Director, New York Center for Astrobiology (since 2008)
Rensselaer Alumni Association Outstanding Teacher’s Award recipient (2002)
Professor of Physics, Rensselaer Polytechnic Institute (since 1994)
Associate Professor of Physics, Rensselaer Polytechnic Institute (1991/94)
Professor of Astrophysics, University of Central Lancashire (1990/91)
Senior Lecturer in Astrophysics, University of Central Lancashire (1980/90)
Ph.D., Astronomy, University of St Andrews (1975)
B.Sc., Physics (Hons.), University of St Andrews (1970)

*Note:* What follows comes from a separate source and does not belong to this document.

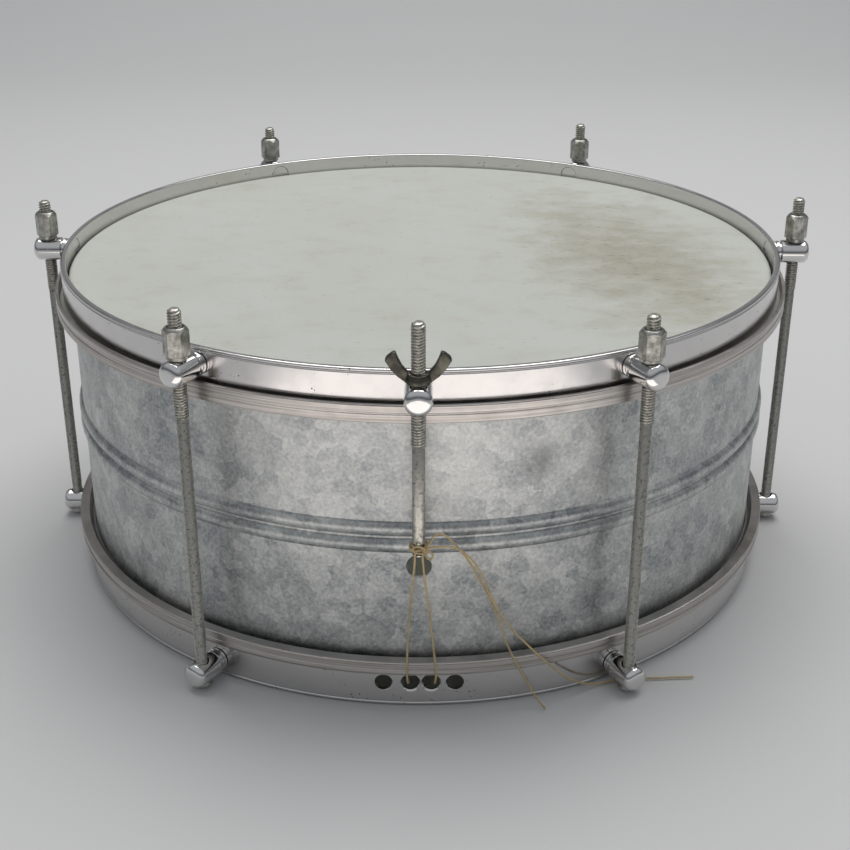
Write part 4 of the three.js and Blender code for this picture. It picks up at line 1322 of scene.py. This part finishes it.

The long-term goal of my research is to test the hypothesis that organic molecules relevant to the origin of life are ubiquitous within the interstellar condensations from which planetary systems are born. The principal carriers of the biologically important chemical elements in interstellar space are submicron sized dust grains. The physical and chemical properties of these particles, and their evolution with respect to time in regions of active star formation, are vital and topical issues in modern astrophysics with potentially far-reaching implications for studies of the origin and distribution of life.
Research on star formation has been greatly stimulated in recent years by advances in infrared astronomy, providing a means of studying stellar populations deep within molecular clouds in regions hidden from view at visible wavelengths. Infrared observations also provide an extremely powerful technique for investigating the nature of interstellar dust: solid state spectral features contain a wealth of information on the composition, internal structure and thermal history of the grains. The data needed to advance this field are now widely available from ground-based telescopes and from the archives of past space missions such as the Infrared Space Observatory and the Spitzer Space Telescope. Current and future missions such as the Stratospheric Observatory for Infrared Astronomy and the James Webb Space Telescope will provide new data of unprecedented quality over the next decade and beyond.
We are carrying out a systematic study of infrared dust features in a carefully selected sample of embedded young stellar objects and distant field stars viewed through dense molecular clouds. The primary aim is to explore the evolution of icy grain mantles in the cocoons of low-mass protostars, using the field stars as the ‘control experiment’ delineating dust properties in undisturbed molecular-cloud material. Results are interpreted with reference to the optical properties of compounds synthesized in the laboratory under simulated interstellar conditions. Our observations provide detections of not only simple ices such as H2O, CO and CO2, but also organic molecules of various degrees of complexity and oxidation state, including CH4, CH3OH, H2CO, HCOOH, OCN, and more complex hydrocarbons and kerogens. This program of research will lead to a clear understanding of the evolution of organic matter in the environments of young stars that are realistic analogs of the early Solar System, thus shedding new light on our own origins and simultaneously providing insight into the probability that conditions leading to life arose elsewhere.
This research is being carried out in collaboration with groups at the NASA Ames Research Center, the SETI Institute, the University of Missouri at St Louis, the University of Virginia, the University of Helsinki, and the University of Hertfordshire.